◆ TASK REQUIREMENTS
Copy the first line of the material below and every later line through the line containing "return from_hank(x, y, z)", without any other output.

◆ MATERIAL PROVIDED
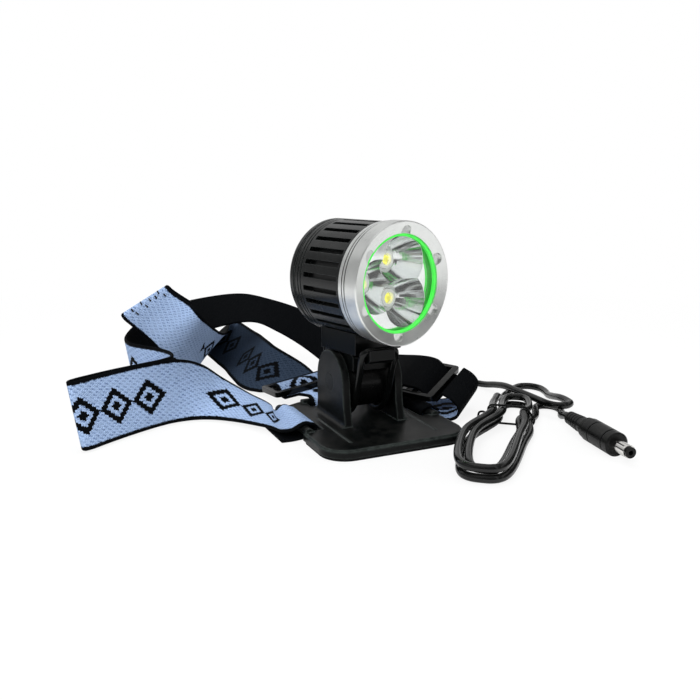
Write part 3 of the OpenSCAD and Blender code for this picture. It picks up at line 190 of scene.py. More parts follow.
def hank_line(degrees, h=hank):
    """x = half times cosine, y = half width times sine to the power square, both moved out along the turn's
    own normal by pitch times the turns from the middle, then y drawn in by a bell curve at the waist."""
    a, middle = np.radians(degrees), (h["start"] + h["end"]) / 2
    turns, s, c = np.abs(degrees - middle) / 360, np.sin(a), np.cos(a)
    x0 = h["half"] * c
    wide = 1 / (1 + np.exp((x0 - h["bow_x"]) / h["bow_s"]))
    half_width = h["bulge"] + h["belly"] * wide
    normal = unit(np.column_stack([h["square"] * half_width * c,
                                   h["half"] * np.sign(s) * np.abs(s) ** (2 - h["square"])]))
    x = x0 + h["pitch"] * turns * normal[:, 0]
    y = half_width * np.sign(s) * np.abs(s) ** h["square"] + h["pitch"] * turns * normal[:, 1]
    bell = np.exp(-((x - h["waist_x"]) / h["waist_s"]) ** 2)
    y += (s / np.sqrt(s * s + 0.06) * (h["waist_y"] + h["waist_pitch"] * turns) - y) * bell
    y += h["off"] + h["bow"] * wide
    climb = np.clip((degrees - middle + 90) / 180, 0, 1)
    z = h["upper"] + (h["lower"] - h["upper"]) * (1 - np.cos(np.pi * climb)) / 2 + h["lift"] * bell
    return from_hank(x, y, z)

rings, finer = 72, 12
turn, turn_fine = (hank_line(np.linspace(hank["start"], hank["end"], n)) for n in (rings, rings * finer))
into, out = unit(turn[1] - turn[0]), unit(turn[-1] - turn[-2])
plug_at, plug_angle = np.array([85.4, -47.4, 5.25]), math.radians(-100.8)
plug_way = np.array([math.cos(plug_angle), math.sin(plug_angle), 0])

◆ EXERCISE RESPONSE
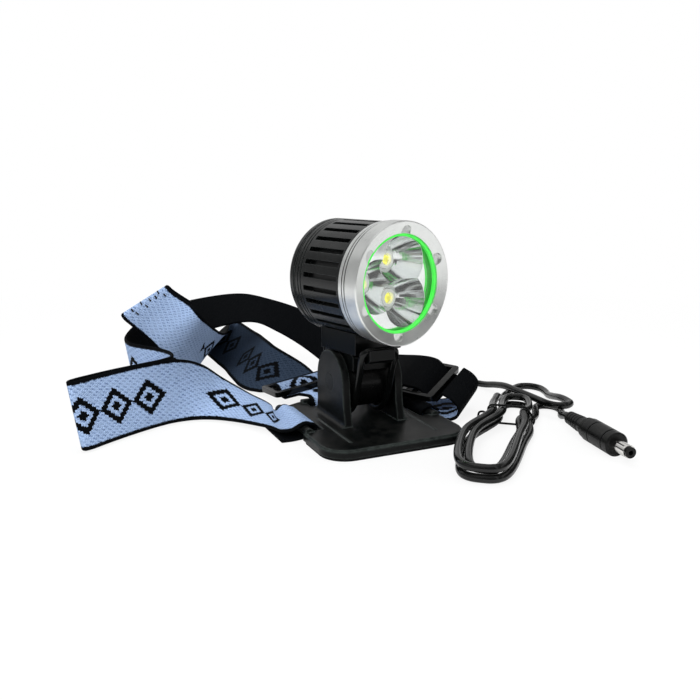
Write part 3 of the OpenSCAD and Blender code for this picture. It picks up at line 190 of scene.py. More parts follow.
def hank_line(degrees, h=hank):
    """x = half times cosine, y = half width times sine to the power square, both moved out along the turn's
    own normal by pitch times the turns from the middle, then y drawn in by a bell curve at the waist."""
    a, middle = np.radians(degrees), (h["start"] + h["end"]) / 2
    turns, s, c = np.abs(degrees - middle) / 360, np.sin(a), np.cos(a)
    x0 = h["half"] * c
    wide = 1 / (1 + np.exp((x0 - h["bow_x"]) / h["bow_s"]))
    half_width = h["bulge"] + h["belly"] * wide
    normal = unit(np.column_stack([h["square"] * half_width * c,
                                   h["half"] * np.sign(s) * np.abs(s) ** (2 - h["square"])]))
    x = x0 + h["pitch"] * turns * normal[:, 0]
    y = half_width * np.sign(s) * np.abs(s) ** h["square"] + h["pitch"] * turns * normal[:, 1]
    bell = np.exp(-((x - h["waist_x"]) / h["waist_s"]) ** 2)
    y += (s / np.sqrt(s * s + 0.06) * (h["waist_y"] + h["waist_pitch"] * turns) - y) * bell
    y += h["off"] + h["bow"] * wide
    climb = np.clip((degrees - middle + 90) / 180, 0, 1)
    z = h["upper"] + (h["lower"] - h["upper"]) * (1 - np.cos(np.pi * climb)) / 2 + h["lift"] * bell
    return from_hank(x, y, z)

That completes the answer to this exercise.